– Хорошо это?
– Это не хорошо, это качество. Сейчас всё по-другому. Вы друг за друга держитесь только по личному выбору, никакой бытовой надобности нет: можно позвонить и вызвать бебиситтера к ребенку, мясо – на дом, мужа на час – холодильник починить, да что угодно. А я не хочу выходить из привычного своего мира и прежних отношений. Это создает невероятный жизненный комфорт: я чувствую себя окруженной Великой китайской стеной друзей.
– Но весь наш XXI век – это борьба с тем, чтобы покупать билеты, доставать продукты или класть в больницу по блату.

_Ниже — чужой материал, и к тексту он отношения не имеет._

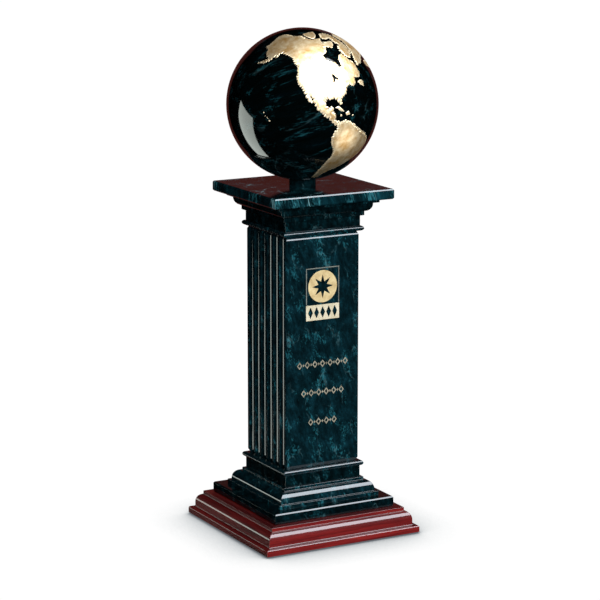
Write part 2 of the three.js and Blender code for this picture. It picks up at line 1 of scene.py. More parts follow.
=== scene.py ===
# %% [markdown]
# # A column trophy
# A gilded marble globe on a round collar stands on a square classical column of dark green
# marble. The column is a stack of square plates, mouldings and beads round a fluted shaft, on a
# moulded base of four mitred, stained and lacquered rails. A threaded rod holds the whole stack
# together. All sizes are metres in the part's own frame: +Z up, the front facing -Y, the felt on
# Z = 0.

import json
import math
import random

import bmesh
import bpy
import numpy as np
from mathutils import Matrix, Vector
from mathutils.geometry import delaunay_2d_cdt

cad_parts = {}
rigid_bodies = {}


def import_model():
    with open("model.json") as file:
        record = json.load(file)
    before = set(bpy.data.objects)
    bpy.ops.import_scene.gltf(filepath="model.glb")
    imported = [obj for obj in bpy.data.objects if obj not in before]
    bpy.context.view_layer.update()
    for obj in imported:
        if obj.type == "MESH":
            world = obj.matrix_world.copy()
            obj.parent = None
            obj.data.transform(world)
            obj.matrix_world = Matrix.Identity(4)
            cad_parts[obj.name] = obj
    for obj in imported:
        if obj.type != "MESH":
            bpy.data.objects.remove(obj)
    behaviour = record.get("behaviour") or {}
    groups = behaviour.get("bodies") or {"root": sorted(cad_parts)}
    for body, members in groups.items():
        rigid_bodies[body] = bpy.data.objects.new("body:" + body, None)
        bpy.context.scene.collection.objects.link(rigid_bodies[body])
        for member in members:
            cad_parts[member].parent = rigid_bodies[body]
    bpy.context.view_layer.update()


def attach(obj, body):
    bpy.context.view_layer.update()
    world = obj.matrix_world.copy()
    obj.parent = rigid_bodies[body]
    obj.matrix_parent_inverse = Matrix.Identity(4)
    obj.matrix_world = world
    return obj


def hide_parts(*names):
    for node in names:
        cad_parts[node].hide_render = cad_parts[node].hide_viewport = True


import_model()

MM = 0.001
scene = bpy.context.scene

# %% [markdown]
# ## Small helpers
# Every material and every shape tree below is a handful of nodes. One function adds a node, sets
# it up and links it; another turns a colour as it is mixed on a screen into the light the
# renderer adds up; the last two start a material and give it its output.

# %% Nodes and colours
def linear(code):
    parts = [int(code[i : i + 2], 16) / 255 for i in (1, 3, 5)]
    return (*[c / 12.92 if c <= 0.04045 else ((c + 0.055) / 1.055) ** 2.4 for c in parts], 1.0)


def add(tree, kind, sockets=None, stops=None, **settings):
    """One node: its settings, a ramp's stops, and its sockets as values or other outputs."""
    node = tree.nodes.new(kind)
    for key, value in settings.items():
        setattr(node, key, value)
    for i, (place, colour) in enumerate(stops or []):
        ramp = node.color_ramp.elements
        stop = ramp[i] if i < len(ramp) else ramp.new(place)
        stop.position = place
        stop.color = linear(colour)
    for key, value in (sockets or {}).items():
        if isinstance(value, bpy.types.Node):
            value = value.outputs[0]
        if isinstance(value, bpy.types.NodeSocket):
            tree.links.new(value, node.inputs[key])
        else:
            node.inputs[key].default_value = value
    return node


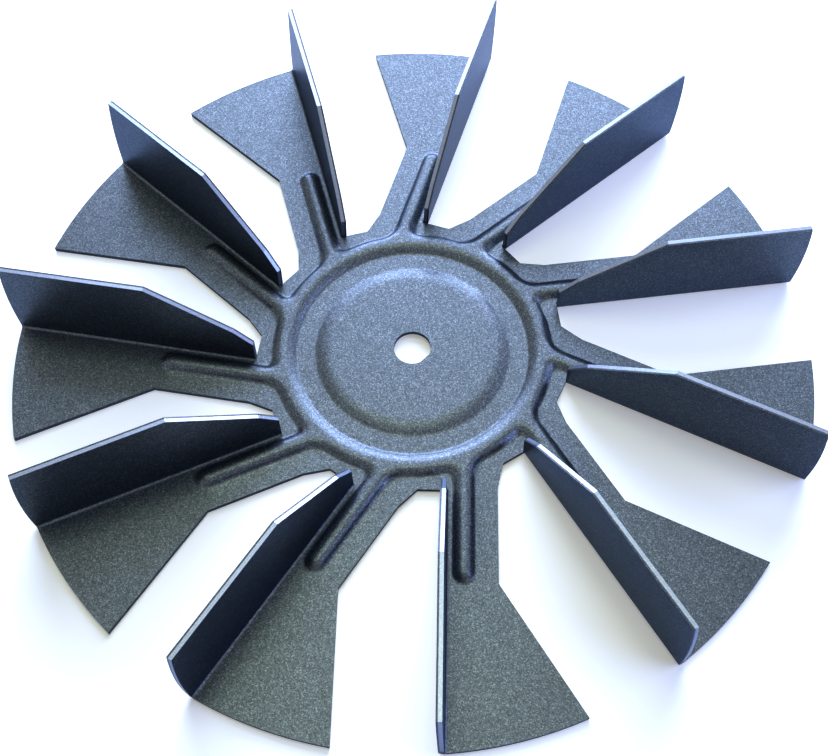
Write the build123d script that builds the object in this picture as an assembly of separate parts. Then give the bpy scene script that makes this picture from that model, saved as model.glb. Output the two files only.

– Милая моя, это не блат. Это на эмпатии всё работает. В этом ничего плохого нет. Вот когда человек не может позвонить по телефону в «скорую помощь», и к нему не приедут помогать, спасать, лечить – это плохо. А то, что я звоню знакомому Васе, Пете, Юре, Наташе и говорю: «Наташка, хреново. Как ты думаешь, мне управиться самой или все-таки звать врача?» – это счастье моей жизни. Вокруг меня есть люди, которым я абсолютно доверяю и передоверяю решение многих своих вопросов. И они решаются вручную, с затратой огромного количества усилий, что позволяет мне испытывать дикое удовольствие.
– Почему?
– Да потому, что ты чувствуешь благодарность и получаешь в ответ, если что-то сделал, благодарность. А это чрезвычайно важная вещь – чувствовать себя включенным в социум положительным образом.
– Тогда все идеи «похорошевшей», автоматизированной и роботизированной современной Москвы вам должны быть неблизки.
– Да, мне это не нравится. Я считаю, что все эти похорошения – на самом деле декорации дурного вкуса.
– Прямо все?
– Да, глаз мой протестует, при этом я сама себе говорю: «Стоп! Успокойся, это городу нужно: это пространство для гуляния, эти сияющие тротуары скользкие – всё это выглядит гораздо более благообразно, чем пятьдесят лет назад». Я думаю, что здесь большое значение имеет то, что называется в биологии импринтинг: первые картинки, первые запахи, первые ощущения, зрительные образы – всё то, что с нами остается навсегда и что нам нравится на протяжении всей жизни. Именно поэтому так много людей вспоминают о своем тяжелом детстве с умилением: это было время открытия мира и счастья. И это осталось внутри, в виде отпечатка. Тут я ничем не отличаюсь. Москва моей памяти – другая.
Знаешь, я недавно шла от метро «Пушкинская» к памятнику Юрию Долгорукому, под хвостом которого был устроен некий балаган, где я должна была выступать. Маршрут этот я знаю семьдесят лет. Там, где сейчас стоят «Известия», в моем детстве во дворе стояла музыкальная школа, куда меня водили, и туда приходил один господин, одетый необычайно, в костюм в мелкую клеточку, – много лет спустя я узнала, что это называется «пепита», «куриная лапка». У господина в каждой руке было по девочке. Девочки мне казались довольно невзрачными, но, когда они выросли, оказалось, что господином был Александр Вертинский, а девочками – две его дочки: Настя и Марианна.
Рядом со школой помню аптеку, которая стояла на том месте, где сейчас новый Пушкинский сквер. Я помню, как памятник Пушкину стоял на другой стороне, напротив себя нынешнего. Я иду дальше и узнаю каждый дом, в котором у меня были друзья. Всё это выглядит иначе, да и все умерли, никого нет. Но я помню их поименно. Например, режиссер Витя Новацкий в Гнездниковском переулке, к которому ходили все театральные люди, художники, музыканты, потому что не было человека, который лучше бы знал культуру авангарда и театр. Его квартира в знаменитом доме Нирнзее – тайная Мекка московской интеллигенции.
В соседнем доме жила Мария Сергеевна Павлова, когда-то – секретарь дирекции Малого театра, еще до того – актриса. Фамилия ее девичья – Муханова. Если дешифровать, то выйдет, что Мухан – это как Набоков или Шахновский, как вся русская знать, произошедшая из татарских корней триста лет назад. Это всё их потомки. Они здесь родились, выросли, умерли.
Это всё – город. Он живет и стареет вместе со своей историей. Старый, стареющий город, сохраняющий свои сюжеты, – это органично. Сегодняшняя Москва не наследует никакому своему прошлому. На всем небольшом отрезке моего пути я нашла неизменившимся только Елисеевский магазин. Внутри, кажется, даже люстры висят те же самые. Остальное – молодится и бесконечно обновляется, боясь застыть даже на секунду. Гонится за ускользающей молодостью.
– Это теперь самый актуальный вид спорта!